2 ounces fresh grated Pecorino Romano cheese

3 large egg yolks

2 tablespoons sugar

1/2 teaspoon balsamic vinegar

1/8 teaspoon salt

DIRECTIONS

1. Preheat the oven to 300°F. Place 4 (4-ounce) ramekins in a 13 x 9-inch roasting pan. Bring a saucepan of water to a boil over high heat; remove from the heat. 

2. Bring the heavy cream to a simmer in a small saucepan over medium heat. Add the cheese and cook, stirring, until smooth, 2-3 minutes. Lightly beat the egg yolks in a medium bowl. Whisk a small amount of the hot cream mixture into the egg yolks, then whisk in the remaining cream in 2 additions. Divide the mixture evenly among the ramekins. Pour just enough of the hot water into the roasting pan to come 3/4 of the way up the sides of the ramekins. 


3. Bake the custards until they are just set (they should slightly jiggle in the center), about 21-22 minutes. Remove from the oven then use a wide spatula to transfer the ramekins to a heatproof surface. 

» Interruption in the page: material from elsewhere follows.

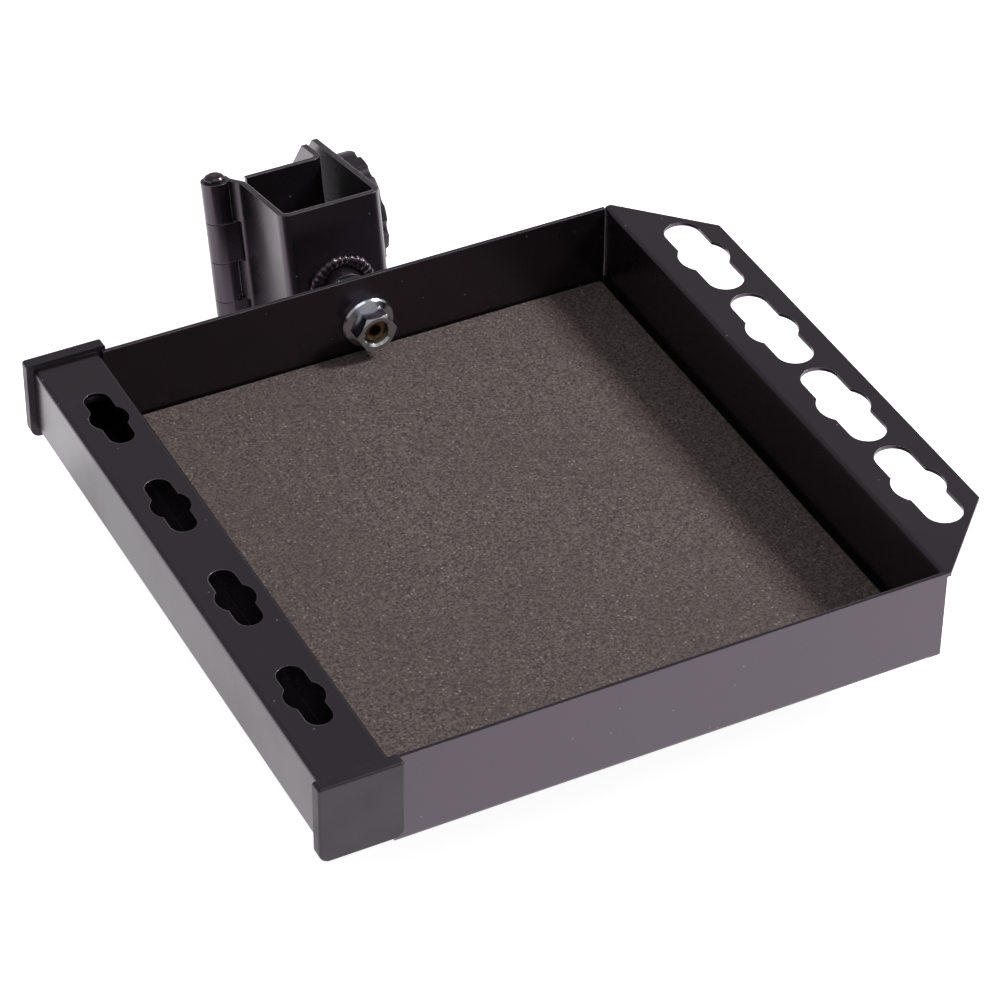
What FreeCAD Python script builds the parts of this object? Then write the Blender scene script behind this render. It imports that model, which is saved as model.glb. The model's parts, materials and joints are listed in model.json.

4. Combine the sugar, vinegar, and salt in a bowl; mixing until the vinegar is evenly distributed. Sprinkle the sugar mixture over the 4 custards. 


5. Working with one custard at a time, move the Crème Brulee torch in a circular motion about 2-inches above the surface until the sugar melts and browns, about 1-2 minutes. Serve warm or at room temperature.